Usability, simply put, is the extent to which a website is user-friendly. The best way, I’ve found, to judge the usability of a website is to judge its homepage. The homepage is the first thing you see, and it sets the tone for how the rest of the site is constructed. The best websites are constructed in a way that everything you need can be accesses quickly from the main page. The Newberry Library and the Chicago History Museum excel in this regard. Both sites rely on dynamic flash pages in the center of the homepage to draw attention to the most notable events, lectures, and exhibits featured at the institutions. The advantage to these flash pages is that it immediately offers the user a chance to find the most current events at the institution. The Newberry, for example, highlights an upcoming lecture, a recent short film on the Newberry’s collections, an update on a renovation project, and information about the newest exhibit.

The Swedish American Museum doesn’t use flash pages, but it, too, has an easily accessible website that is very user-friendly. The museum uses a three-part page divide to offer the visitor information easily. The main portion of the page is devoted to the latest news, with the second panel offering links and upcoming events, and the third panel listing the museum information, visiting hours, and location.

On the other end of the spectrum, the Edgewater Historical Society does not have a user-friendly site. There is no information made readily available, such as upcoming exhibits, hours, or lecture series. These items must be accessed through a series of links on the left side of the page. This forces the user to stumble upon important information rather than find them quickly as soon as they visit the site. In an age with so many options on the web, the longer a visitor needs to spend on the site looking for the information they want, the less likely that user will return. Instead, it’s far too easy for them to simply move on to the next site.

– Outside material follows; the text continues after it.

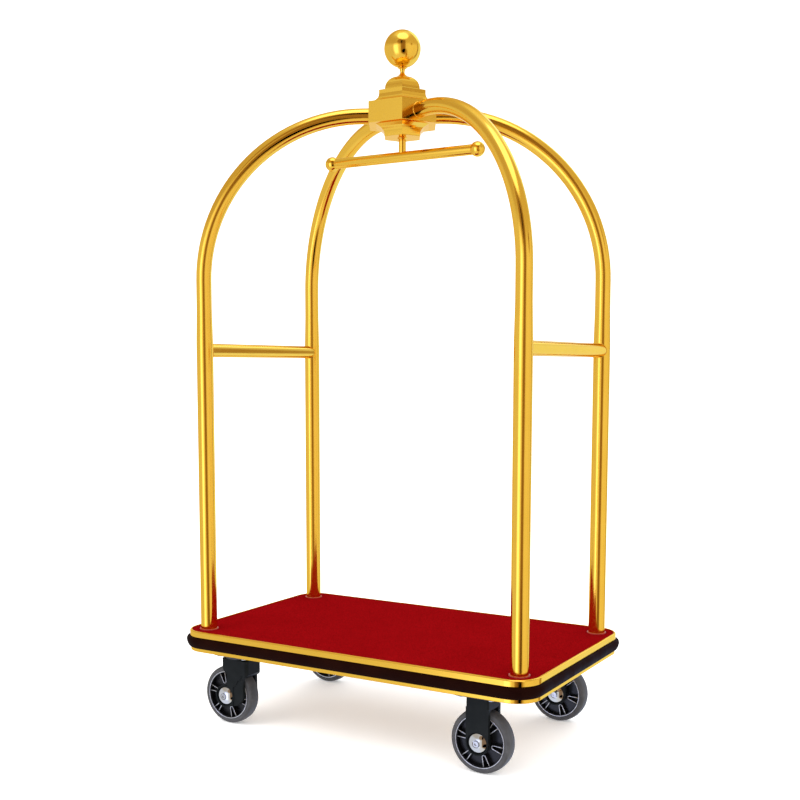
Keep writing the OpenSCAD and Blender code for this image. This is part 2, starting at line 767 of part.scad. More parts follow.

Cohen and Rosenzweig note four aspects of a good website design: contrast, proximity, alignment, and repeat designs (120-121). The Newberry and the Chicago History Museum excel in their aesthetic quality. These websites look almost like a magazine page. Thus the user is instantly viewing something familiar. Additionally, the dynamic flash pages are effective in enhancing the visual appeal of the website. They are able to add colorful and exciting images to the site to further draw in the visitor’s interest. These sites also rely on effective, drop down menus that load quickly and help prevent the page from unnecessary clutter. The Swedish American Museum also has an aesthetically appealing website. The Edgewater Historical Society, conversely, is designed with garish colors, a difficult-to-read font, and an awkward site design that evokes memories of old geocities pages.  This site has a series of information placed on the front page.  To read all this text, the user needs to continually scroll down.  This leads to a feeling or disorientation.  The Edgewater Historical Society could have made this more effective by breaking this information into digestible chunks.

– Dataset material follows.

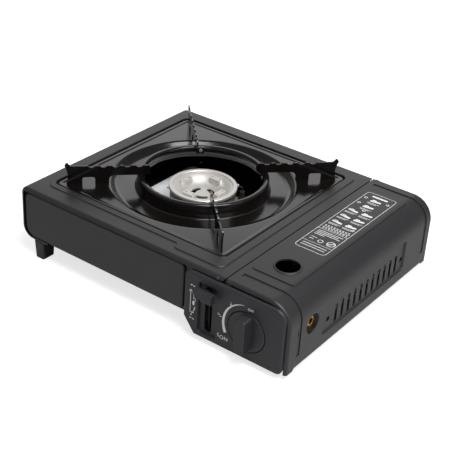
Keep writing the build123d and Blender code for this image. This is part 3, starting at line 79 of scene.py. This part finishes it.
camera_data = bpy.data.cameras.new("camera")
camera_data.lens = camera_lens
camera_data.sensor_width = sensor_width
camera_data.clip_start = 0.01
camera_data.clip_end = 50.0
camera = bpy.data.objects.new("camera", camera_data)
bpy.context.scene.collection.objects.link(camera)
axes = Matrix((camera_right, camera_up, back)).transposed()
camera.matrix_world = Matrix.Translation(camera_place) @ axes.to_4x4()
bpy.context.scene.camera = camera
bpy.context.scene.view_settings.view_transform = "Standard"
print("camera at", tuple(round(c, 3) for c in camera_place), "lens", camera_lens)

# %% [markdown]
# Materials are node trees. Colours are written as sRGB hex values, as a paint chart gives them,
# and turned to linear light by one function. A second small function adds a node with its
# settings and links, so that each material below reads as a short recipe.


# %% Colour and node helpers
def linear(hex_colour):
    """sRGB hex to linear RGBA: c/12.92 below 0.04045, else ((c+0.055)/1.055)^2.4."""
    values = []
    for start in (0, 2, 4):
        c = int(hex_colour.lstrip("#")[start:start + 2], 16) / 255
        values.append(c / 12.92 if c <= 0.04045 else ((c + 0.055) / 1.055) ** 2.4)
    return (*values, 1.0)


def put(tree, kind, settings=None, **links):
    """Add a node, set its fields and sockets, and link its inputs by name."""
    node = tree.nodes.new(kind)
    for key, value in (settings or {}).items():
        if hasattr(node, key):
            setattr(node, key, value)
        else:
            node.inputs[key].default_value = value
    for key, source in links.items():
        tree.links.new(source, node.inputs[key])
    return node


def surface(name, base, roughness, metallic=0.0, **fields):
    """A material with one Principled shader, and its tree emptied of anything else."""
    material = bpy.data.materials.new(name)
    material.use_nodes = True
    tree = material.node_tree
    tree.nodes.clear()
    shader = put(tree, "ShaderNodeBsdfPrincipled")
    shader.inputs["Base Color"].default_value = linear(base)
    shader.inputs["Roughness"].default_value = roughness
    shader.inputs["Metallic"].default_value = metallic
    for key, value in fields.items():
        shader.inputs[key.replace("_", " ")].default_value = value
    output = put(tree, "ShaderNodeOutputMaterial")
    tree.links.new(shader.outputs["BSDF"], output.inputs["Surface"])
    return material, tree, shader


def grain(tree, shader, coords, size_mm, depth_mm, strength=1.0, detail=2.0):
    """Bump from noise whose grains are size_mm across and depth_mm deep."""
    noise = put(tree, "ShaderNodeTexNoise", {"Scale": 1000 / size_mm, "Detail": detail}, Vector=coords)
    bump = put(tree, "ShaderNodeBump", {"Distance": depth_mm * mm, "Strength": strength},
               Height=noise.outputs["Fac"])
    tree.links.new(bump.outputs["Normal"], shader.inputs["Normal"])
    return noise


def worn(tree, shader, coords, size_mm, low, high):
    """Roughness that wanders between low and high over patches of size_mm."""
    cloud = put(tree, "ShaderNodeTexNoise", {"Scale": 1000 / size_mm, "Detail": 3.0}, Vector=coords)
    span = put(tree, "ShaderNodeMapRange", {"To Min": low, "To Max": high}, Value=cloud.outputs["Fac"])
    tree.links.new(span.outputs["Result"], shader.inputs["Roughness"])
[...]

Finally one must consider the role of accessibility. This is the ultimate goal of a website as a site is no good if it can’t draw traffic. Perhaps the most effective way to do so in this age is through the use of new media, specifically facebook and twitter. The drawback, however, to the use of new media is that an inactive twitter feed is counterproductive to the ultimate aims of increasing web traffic.

Both the Pritzker Military Library and the Swedish American Museum are great examples of the effective use of twitter. Not only are both feeds updated multiple times a day, but the tweets aren’t limited to links back to the website. The Pritzker twitter feed links to relevant articles about military history, offers up interest historical facts, and interacts with other twitter users rather than solely tweeting out information.  The Swedish American Museum feed often links users to exhibitions at the museum, but it points out interest cultural events germane to people of Swedish ancestry. This is a particularly effective way to increase traffic to the site and the actual museum. Cohen and Rosenzweig stress that an effective site bridges connections between the various communities that might be interested in the services of the museum.  Both sites skillfully market their holdings to interest as many different communities as possible.

Unfortunately, not all organizations fully embrace the power of new media. The Newberry Library uses twitter and blogs on their site, but neither appears to be particularly active. The twitter feed has one update posted in 2012. The previous tweet dates back to October 2011. For an archive as large as the Newberry, one would think they could update this more frequently. Similarly, the Center for Renaissance Studies has recently started a blog, though it only has two posts. This appears to be a recent addition for the Center, so it remains to be seen how effective this new media will be.

The Edgewater Historical Society employs no use of new media. For a smaller, more localized historical center, one must question how effective this site is in drawing interest. I would suspect that the absence of widespread marketing makes it difficult for the society to generate interest unless an individual is already familiar with the organization and its programs.


Ultimately, there’s no one way to design a website, but there are certainly some things that are more effective than others. For starters, if one of the main draws for your organization is exhibits and events, be sure to display these prominently, and make sure it’s easy for the user to access additional information.  Second, if you’re website caters to a small audience, be sure to develop a presence in social media to try and broaden the communities interested in your services.  Finally, make an effort to adopt a modern appearance to your website based on emergent technologies.  While the Edgewater Historical Society might offer strong services, the antiquated website sends the wrong message to its users.